Report each line of the data that includes the word "empty".

— Begin —

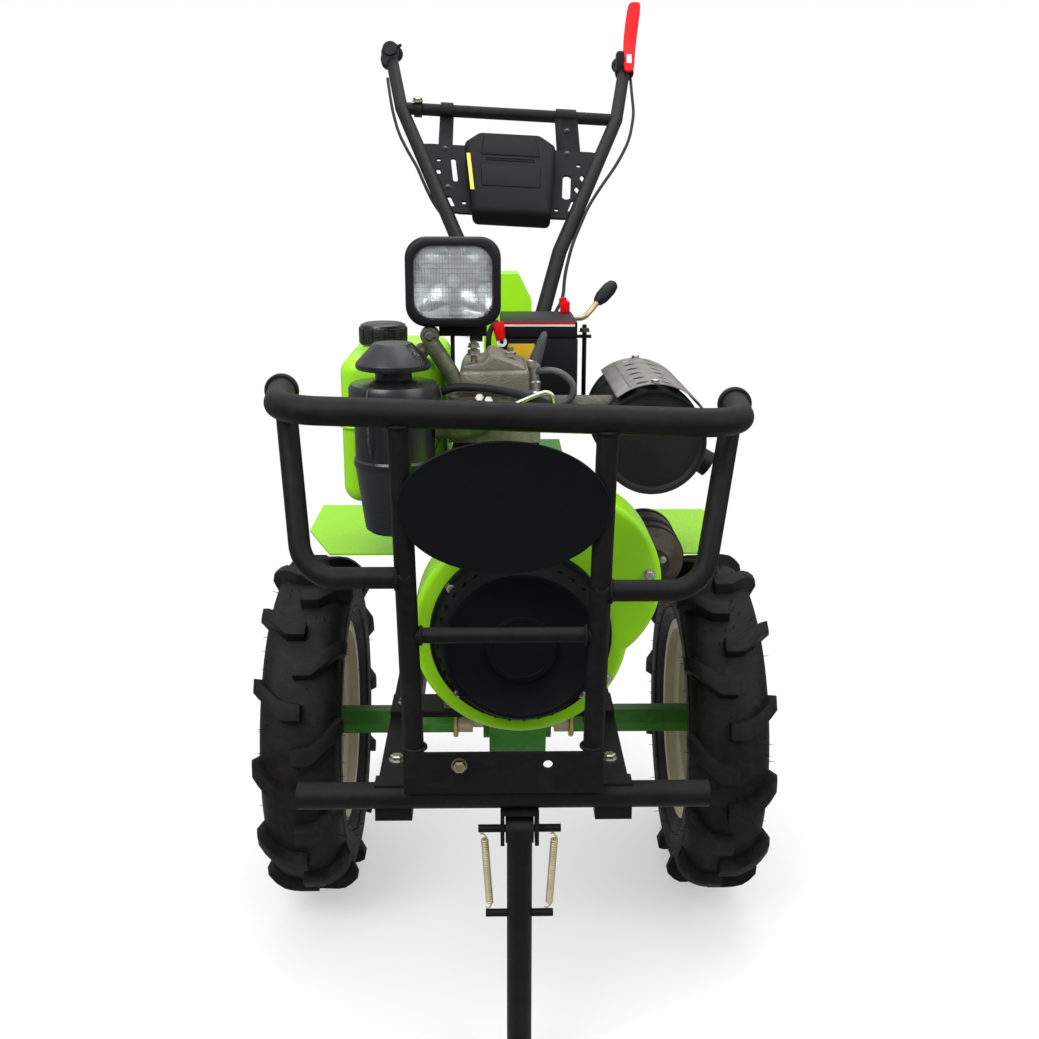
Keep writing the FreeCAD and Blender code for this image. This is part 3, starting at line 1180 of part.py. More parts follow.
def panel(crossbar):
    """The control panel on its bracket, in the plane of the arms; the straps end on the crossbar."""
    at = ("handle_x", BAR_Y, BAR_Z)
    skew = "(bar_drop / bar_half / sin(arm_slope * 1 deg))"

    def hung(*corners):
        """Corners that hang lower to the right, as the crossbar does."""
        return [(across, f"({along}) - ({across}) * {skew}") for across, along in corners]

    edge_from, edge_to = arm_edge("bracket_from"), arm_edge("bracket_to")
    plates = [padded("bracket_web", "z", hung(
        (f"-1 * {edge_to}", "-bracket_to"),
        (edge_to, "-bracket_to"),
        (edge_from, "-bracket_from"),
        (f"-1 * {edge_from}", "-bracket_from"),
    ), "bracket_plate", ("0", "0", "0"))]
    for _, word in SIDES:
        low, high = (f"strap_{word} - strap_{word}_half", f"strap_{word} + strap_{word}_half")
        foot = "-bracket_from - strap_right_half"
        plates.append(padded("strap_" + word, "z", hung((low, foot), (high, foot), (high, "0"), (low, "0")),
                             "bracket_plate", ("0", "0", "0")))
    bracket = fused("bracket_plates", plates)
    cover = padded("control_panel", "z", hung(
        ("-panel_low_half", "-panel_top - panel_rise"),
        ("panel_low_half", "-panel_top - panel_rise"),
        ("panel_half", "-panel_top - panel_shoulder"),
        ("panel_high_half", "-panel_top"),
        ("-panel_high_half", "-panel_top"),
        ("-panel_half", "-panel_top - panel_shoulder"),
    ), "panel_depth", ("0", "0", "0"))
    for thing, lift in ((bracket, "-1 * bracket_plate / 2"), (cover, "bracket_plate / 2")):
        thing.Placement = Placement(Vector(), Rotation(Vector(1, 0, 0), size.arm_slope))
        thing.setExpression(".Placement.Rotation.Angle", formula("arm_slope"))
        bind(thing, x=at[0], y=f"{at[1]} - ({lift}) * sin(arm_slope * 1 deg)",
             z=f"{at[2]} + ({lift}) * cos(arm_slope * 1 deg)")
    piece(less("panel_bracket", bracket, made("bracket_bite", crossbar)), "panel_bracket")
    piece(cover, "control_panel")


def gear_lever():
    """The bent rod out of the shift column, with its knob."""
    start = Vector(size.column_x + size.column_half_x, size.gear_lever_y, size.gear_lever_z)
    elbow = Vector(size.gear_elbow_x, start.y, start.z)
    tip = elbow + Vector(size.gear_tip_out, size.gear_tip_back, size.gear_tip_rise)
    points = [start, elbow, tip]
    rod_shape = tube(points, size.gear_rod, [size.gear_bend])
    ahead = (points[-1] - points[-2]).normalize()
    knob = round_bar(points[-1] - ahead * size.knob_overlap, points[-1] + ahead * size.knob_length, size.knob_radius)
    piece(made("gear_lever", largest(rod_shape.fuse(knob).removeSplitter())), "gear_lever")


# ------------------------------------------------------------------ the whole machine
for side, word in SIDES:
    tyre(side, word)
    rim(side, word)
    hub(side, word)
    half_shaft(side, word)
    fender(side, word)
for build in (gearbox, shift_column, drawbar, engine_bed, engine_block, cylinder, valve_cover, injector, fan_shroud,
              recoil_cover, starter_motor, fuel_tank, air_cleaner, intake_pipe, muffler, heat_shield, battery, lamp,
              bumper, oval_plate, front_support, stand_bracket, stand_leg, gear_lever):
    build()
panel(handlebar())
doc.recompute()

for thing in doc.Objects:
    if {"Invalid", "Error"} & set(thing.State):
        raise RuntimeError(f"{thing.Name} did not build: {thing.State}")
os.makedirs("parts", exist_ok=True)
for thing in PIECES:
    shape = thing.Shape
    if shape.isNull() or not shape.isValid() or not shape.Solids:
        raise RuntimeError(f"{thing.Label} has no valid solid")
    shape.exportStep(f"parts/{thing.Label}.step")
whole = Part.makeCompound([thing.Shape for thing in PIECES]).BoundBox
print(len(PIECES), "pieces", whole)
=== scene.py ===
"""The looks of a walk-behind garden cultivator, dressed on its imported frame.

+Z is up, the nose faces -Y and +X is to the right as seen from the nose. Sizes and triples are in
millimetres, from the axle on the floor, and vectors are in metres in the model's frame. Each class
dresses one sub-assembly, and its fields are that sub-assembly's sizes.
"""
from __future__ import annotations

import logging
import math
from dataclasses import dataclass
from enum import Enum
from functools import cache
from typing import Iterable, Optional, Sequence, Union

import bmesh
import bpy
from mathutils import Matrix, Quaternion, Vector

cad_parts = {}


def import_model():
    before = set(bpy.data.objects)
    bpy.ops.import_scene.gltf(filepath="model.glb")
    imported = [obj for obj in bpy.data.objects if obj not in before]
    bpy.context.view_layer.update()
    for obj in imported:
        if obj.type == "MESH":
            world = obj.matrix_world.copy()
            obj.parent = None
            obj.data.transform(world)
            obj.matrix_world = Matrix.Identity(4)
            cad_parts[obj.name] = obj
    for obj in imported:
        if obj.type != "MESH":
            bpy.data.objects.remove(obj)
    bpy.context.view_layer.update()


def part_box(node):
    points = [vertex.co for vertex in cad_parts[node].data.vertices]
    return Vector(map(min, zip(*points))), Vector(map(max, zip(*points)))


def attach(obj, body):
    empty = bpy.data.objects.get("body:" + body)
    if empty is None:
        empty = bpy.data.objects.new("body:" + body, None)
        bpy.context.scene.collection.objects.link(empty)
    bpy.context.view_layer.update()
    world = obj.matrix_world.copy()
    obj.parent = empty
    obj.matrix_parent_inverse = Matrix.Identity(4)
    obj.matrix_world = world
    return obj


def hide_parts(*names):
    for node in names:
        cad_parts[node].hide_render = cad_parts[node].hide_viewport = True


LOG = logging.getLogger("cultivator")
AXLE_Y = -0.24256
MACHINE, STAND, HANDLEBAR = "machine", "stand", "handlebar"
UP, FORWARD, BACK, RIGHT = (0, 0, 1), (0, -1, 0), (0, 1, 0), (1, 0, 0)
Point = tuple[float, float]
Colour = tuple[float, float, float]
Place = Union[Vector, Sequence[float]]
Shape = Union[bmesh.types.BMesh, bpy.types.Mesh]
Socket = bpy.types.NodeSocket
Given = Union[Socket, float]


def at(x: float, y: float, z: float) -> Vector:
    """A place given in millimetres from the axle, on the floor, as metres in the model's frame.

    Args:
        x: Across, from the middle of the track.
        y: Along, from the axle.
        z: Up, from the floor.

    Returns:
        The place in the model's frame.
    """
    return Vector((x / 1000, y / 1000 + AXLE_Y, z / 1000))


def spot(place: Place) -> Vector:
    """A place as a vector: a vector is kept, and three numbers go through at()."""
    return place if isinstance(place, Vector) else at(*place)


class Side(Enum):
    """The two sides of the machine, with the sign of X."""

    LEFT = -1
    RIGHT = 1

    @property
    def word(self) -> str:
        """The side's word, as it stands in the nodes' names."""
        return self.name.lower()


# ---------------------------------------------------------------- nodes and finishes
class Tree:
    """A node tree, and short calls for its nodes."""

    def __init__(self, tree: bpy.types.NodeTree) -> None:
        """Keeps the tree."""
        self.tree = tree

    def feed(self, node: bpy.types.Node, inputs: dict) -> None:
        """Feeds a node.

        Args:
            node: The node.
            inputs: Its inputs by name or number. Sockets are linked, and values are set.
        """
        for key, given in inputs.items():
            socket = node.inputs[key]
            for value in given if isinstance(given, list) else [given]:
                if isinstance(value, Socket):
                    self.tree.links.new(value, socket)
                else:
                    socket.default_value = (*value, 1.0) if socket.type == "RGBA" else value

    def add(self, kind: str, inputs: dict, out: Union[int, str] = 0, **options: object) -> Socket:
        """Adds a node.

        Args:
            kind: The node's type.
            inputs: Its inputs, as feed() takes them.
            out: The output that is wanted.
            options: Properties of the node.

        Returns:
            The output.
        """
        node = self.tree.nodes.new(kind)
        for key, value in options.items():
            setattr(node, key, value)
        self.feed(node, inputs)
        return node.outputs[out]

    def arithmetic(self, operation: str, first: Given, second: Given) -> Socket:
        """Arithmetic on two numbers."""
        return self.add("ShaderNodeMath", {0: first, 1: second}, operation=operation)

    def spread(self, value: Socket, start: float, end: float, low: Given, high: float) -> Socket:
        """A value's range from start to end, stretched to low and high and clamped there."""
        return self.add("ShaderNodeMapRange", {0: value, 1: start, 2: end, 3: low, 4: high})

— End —

» **Full response**
    empty = bpy.data.objects.get("body:" + body)
    if empty is None:
        empty = bpy.data.objects.new("body:" + body, None)
        bpy.context.scene.collection.objects.link(empty)
    obj.parent = empty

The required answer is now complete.